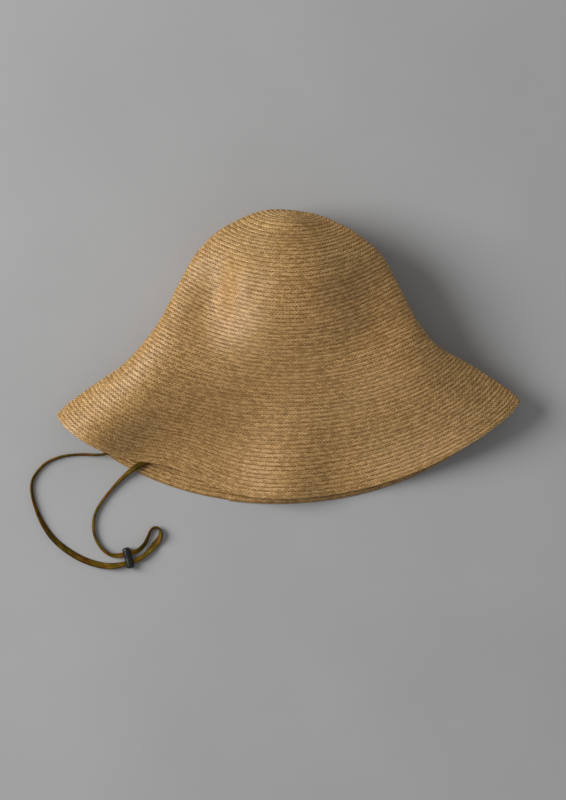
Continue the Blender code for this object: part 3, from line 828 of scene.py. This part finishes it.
def build_tab(side, ribbon, thread):
    """A ribbon folded over the end of the lace, its fold towards the crown, sewn with a box."""
    middle = math.radians(TAB_ANGLES[side])
    end = HEAD_LINE - TAB_ABOVE_HEAD_LINE
    thickness = TAB_THICKNESS
    near = TAB_NEAR + thickness / 2
    far = near + TAB_GAP + thickness
    radius = (far - near) / 2
    path = [(end - k * 0.6, near) for k in range(24)]
    turn = [math.pi * k / 8 for k in range(1, 8)]
    path += [(path[-1][0] - radius * math.sin(a), near + radius - radius * math.cos(a)) for a in turn]
    path += [(distance, far) for distance, _ in path[:24][::-1]]
    path = np.array(path)
    heading = unit(np.gradient(path, axis=0))
    sideways = np.stack([-heading[:, 1], heading[:, 0]], -1)
    along = length_along(path)
    rib = 0.07 * np.where(np.arange(len(path)) % 2 == 0, 1.0, -1.0)
    per_radian = mm_per_radian(end, middle)
    side_edge = TAB_HALF_WIDTH
    ring = [(-side_edge, 0.7), (0.3 - side_edge, 1), (-2.4, 1), (0, 1), (2.4, 1), (side_edge - 0.3, 1),
            (side_edge, 0.7)]
    ring += [(x, -t) for x, t in reversed(ring)]
    places = []
    uvs = []
    for x, t in ring:
        moved = path + sideways * (t * (thickness / 2 + rib * (abs(t) == 1)))[:, None]
        places.append(below_face(moved[:, 0], np.full(len(path), middle + x / per_radian), moved[:, 1]))
        uvs.append(np.stack([along, np.full(len(path), x)], -1))
    data = mesh_from_rows("tab", np.stack(places, axis=1), uv=np.stack(uvs, axis=1))
    add_piece("cord_tab_fold_" + side, data, ribbon, node="cord_tab_" + side)
    top, bottom = end - 12.5, end - 1.5
    deep = far + thickness / 2
    corners = [(-3.6, top), (3.6, top), (3.6, bottom), (-3.6, bottom), (-3.6, top)]
    runs = list(zip(corners, corners[1:])) + [(corners[0], corners[2]), (corners[1], corners[3])]
    stitches = []
    for (x0, d0), (x1, d1) in runs:
        u = np.linspace(0, 1, 30)
        path, normals = inside_path(d0 + (d1 - d0) * u, middle + (x0 + (x1 - x0) * u) / per_radian,
                                    deep)
        stitches += stitch_row(path, normals, 1.5, 0.8, 0.2)
    build_stitches("cord_tab_stitches_" + side, stitches, thread)


def build_floor():
    n = Nodes("pale floor")
    soft = n.noise(n.position(), 6.0, 4)
    colour = n.ramp(soft, [(0.3, 0.40), (0.7, 0.43)])
    finish = n.finish(colour, 0.9)
    size = FLOOR_HALF_SIZE
    data = bpy.data.meshes.new("floor")
    corners = [(-size, -size, 0), (size, -size, 0), (size, size, 0), (-size, size, 0)]
    data.from_pydata(corners, [], [(0, 1, 2, 3)])
    data.materials.append(finish)
    floor = bpy.data.objects.new("floor", data)
    bpy.context.collection.objects.link(floor)


def build_window():
    """A large soft light from the left, aimed at the hat."""
    data = bpy.data.lights.new("window", "AREA")
    data.shape = "DISK"
    data.size = WINDOW_SIZE
    data.energy = WINDOW_POWER
    lamp = bpy.data.objects.new("window", data)
    lamp.location = WINDOW_PLACE
    lamp.rotation_euler = (-Vector(WINDOW_PLACE)).to_track_quat("-Z", "Y").to_euler()
    bpy.context.collection.objects.link(lamp)


def build_camera():
    data = bpy.data.cameras.new("camera")
    data.sensor_width = 36.0
    data.lens = data.sensor_width * CAMERA_HEIGHT / VIEW_HEIGHT
    data.clip_end = 20.0
    camera = bpy.data.objects.new("camera", data)
    camera.location = (*VIEW_CENTRE, CAMERA_HEIGHT)
    bpy.context.collection.objects.link(camera)
    bpy.context.scene.camera = camera


def build_world():
    world = bpy.data.worlds.new("studio")
    world.use_nodes = True
    background = world.node_tree.nodes["Background"]
    background.inputs["Color"].default_value = (1, 1, 1, 1)
    background.inputs["Strength"].default_value = SKY_STRENGTH
    bpy.context.scene.world = world


# ---------------------------------------------------------------------------------- making

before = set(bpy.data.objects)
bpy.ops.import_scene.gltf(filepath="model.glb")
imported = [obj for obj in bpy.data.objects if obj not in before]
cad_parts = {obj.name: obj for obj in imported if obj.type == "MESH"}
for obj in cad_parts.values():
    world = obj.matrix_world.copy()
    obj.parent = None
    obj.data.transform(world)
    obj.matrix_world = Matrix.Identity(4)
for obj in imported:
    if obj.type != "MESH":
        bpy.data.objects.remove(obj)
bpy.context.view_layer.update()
bpy.context.scene.view_settings.view_transform = "Standard"

build_camera()
build_world()
build_floor()
build_window()

straw = straw_material()
ribbon = ribbon_material()

lace, lace_line, lace_length = build_lace(lace_material())
bead = build_bead(bead_material())

angles, along = braid_line()
split = int(np.searchsorted(row_top(angles) + ROW, HEAD_LINE))
build_braid("crown_braid", angles[: split + 1], along[: split + 1], 0, "crown", straw)
build_braid("brim_braid", angles[split:], along[split:], split, "brim", straw)

thread = thread_material()
build_sweatband(ribbon, thread)
build_join(ribbon, thread)
build_label(label_material(), thread)
for side in TAB_ANGLES:
    build_tab(side, ribbon, thread)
________________________________________
▸ **SET EXERCISE**: Print the whole listing again, exactly.

▸ **SOLUTION TO THE PROBLEM**:
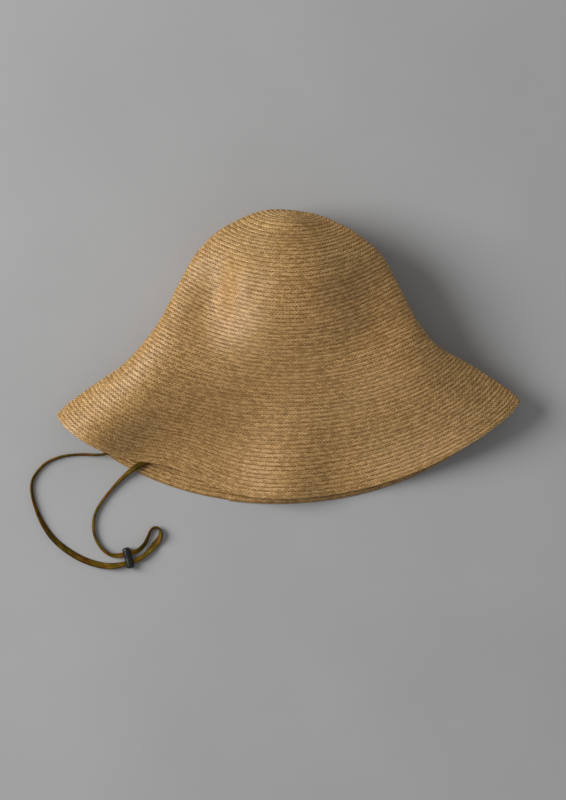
Continue the Blender code for this object: part 3, from line 828 of scene.py. This part finishes it.
def build_tab(side, ribbon, thread):
    """A ribbon folded over the end of the lace, its fold towards the crown, sewn with a box."""
    middle = math.radians(TAB_ANGLES[side])
    end = HEAD_LINE - TAB_ABOVE_HEAD_LINE
    thickness = TAB_THICKNESS
    near = TAB_NEAR + thickness / 2
    far = near + TAB_GAP + thickness
    radius = (far - near) / 2
    path = [(end - k * 0.6, near) for k in range(24)]
    turn = [math.pi * k / 8 for k in range(1, 8)]
    path += [(path[-1][0] - radius * math.sin(a), near + radius - radius * math.cos(a)) for a in turn]
    path += [(distance, far) for distance, _ in path[:24][::-1]]
    path = np.array(path)
    heading = unit(np.gradient(path, axis=0))
    sideways = np.stack([-heading[:, 1], heading[:, 0]], -1)
    along = length_along(path)
    rib = 0.07 * np.where(np.arange(len(path)) % 2 == 0, 1.0, -1.0)
    per_radian = mm_per_radian(end, middle)
    side_edge = TAB_HALF_WIDTH
    ring = [(-side_edge, 0.7), (0.3 - side_edge, 1), (-2.4, 1), (0, 1), (2.4, 1), (side_edge - 0.3, 1),
            (side_edge, 0.7)]
    ring += [(x, -t) for x, t in reversed(ring)]
    places = []
    uvs = []
    for x, t in ring:
        moved = path + sideways * (t * (thickness / 2 + rib * (abs(t) == 1)))[:, None]
        places.append(below_face(moved[:, 0], np.full(len(path), middle + x / per_radian), moved[:, 1]))
        uvs.append(np.stack([along, np.full(len(path), x)], -1))
    data = mesh_from_rows("tab", np.stack(places, axis=1), uv=np.stack(uvs, axis=1))
    add_piece("cord_tab_fold_" + side, data, ribbon, node="cord_tab_" + side)
    top, bottom = end - 12.5, end - 1.5
    deep = far + thickness / 2
    corners = [(-3.6, top), (3.6, top), (3.6, bottom), (-3.6, bottom), (-3.6, top)]
    runs = list(zip(corners, corners[1:])) + [(corners[0], corners[2]), (corners[1], corners[3])]
    stitches = []
    for (x0, d0), (x1, d1) in runs:
        u = np.linspace(0, 1, 30)
        path, normals = inside_path(d0 + (d1 - d0) * u, middle + (x0 + (x1 - x0) * u) / per_radian,
                                    deep)
        stitches += stitch_row(path, normals, 1.5, 0.8, 0.2)
    build_stitches("cord_tab_stitches_" + side, stitches, thread)


def build_floor():
    n = Nodes("pale floor")
    soft = n.noise(n.position(), 6.0, 4)
    colour = n.ramp(soft, [(0.3, 0.40), (0.7, 0.43)])
    finish = n.finish(colour, 0.9)
    size = FLOOR_HALF_SIZE
    data = bpy.data.meshes.new("floor")
    corners = [(-size, -size, 0), (size, -size, 0), (size, size, 0), (-size, size, 0)]
    data.from_pydata(corners, [], [(0, 1, 2, 3)])
    data.materials.append(finish)
    floor = bpy.data.objects.new("floor", data)
    bpy.context.collection.objects.link(floor)


def build_window():
    """A large soft light from the left, aimed at the hat."""
    data = bpy.data.lights.new("window", "AREA")
    data.shape = "DISK"
    data.size = WINDOW_SIZE
    data.energy = WINDOW_POWER
    lamp = bpy.data.objects.new("window", data)
    lamp.location = WINDOW_PLACE
    lamp.rotation_euler = (-Vector(WINDOW_PLACE)).to_track_quat("-Z", "Y").to_euler()
    bpy.context.collection.objects.link(lamp)


def build_camera():
    data = bpy.data.cameras.new("camera")
    data.sensor_width = 36.0
    data.lens = data.sensor_width * CAMERA_HEIGHT / VIEW_HEIGHT
    data.clip_end = 20.0
    camera = bpy.data.objects.new("camera", data)
    camera.location = (*VIEW_CENTRE, CAMERA_HEIGHT)
    bpy.context.collection.objects.link(camera)
    bpy.context.scene.camera = camera


def build_world():
    world = bpy.data.worlds.new("studio")
    world.use_nodes = True
    background = world.node_tree.nodes["Background"]
    background.inputs["Color"].default_value = (1, 1, 1, 1)
    background.inputs["Strength"].default_value = SKY_STRENGTH
    bpy.context.scene.world = world


# ---------------------------------------------------------------------------------- making

before = set(bpy.data.objects)
bpy.ops.import_scene.gltf(filepath="model.glb")
imported = [obj for obj in bpy.data.objects if obj not in before]
cad_parts = {obj.name: obj for obj in imported if obj.type == "MESH"}
for obj in cad_parts.values():
    world = obj.matrix_world.copy()
    obj.parent = None
    obj.data.transform(world)
    obj.matrix_world = Matrix.Identity(4)
for obj in imported:
    if obj.type != "MESH":
        bpy.data.objects.remove(obj)
bpy.context.view_layer.update()
bpy.context.scene.view_settings.view_transform = "Standard"

build_camera()
build_world()
build_floor()
build_window()

straw = straw_material()
ribbon = ribbon_material()

lace, lace_line, lace_length = build_lace(lace_material())
bead = build_bead(bead_material())

angles, along = braid_line()
split = int(np.searchsorted(row_top(angles) + ROW, HEAD_LINE))
build_braid("crown_braid", angles[: split + 1], along[: split + 1], 0, "crown", straw)
build_braid("brim_braid", angles[split:], along[split:], split, "brim", straw)

thread = thread_material()
build_sweatband(ribbon, thread)
build_join(ribbon, thread)
build_label(label_material(), thread)
for side in TAB_ANGLES:
    build_tab(side, ribbon, thread)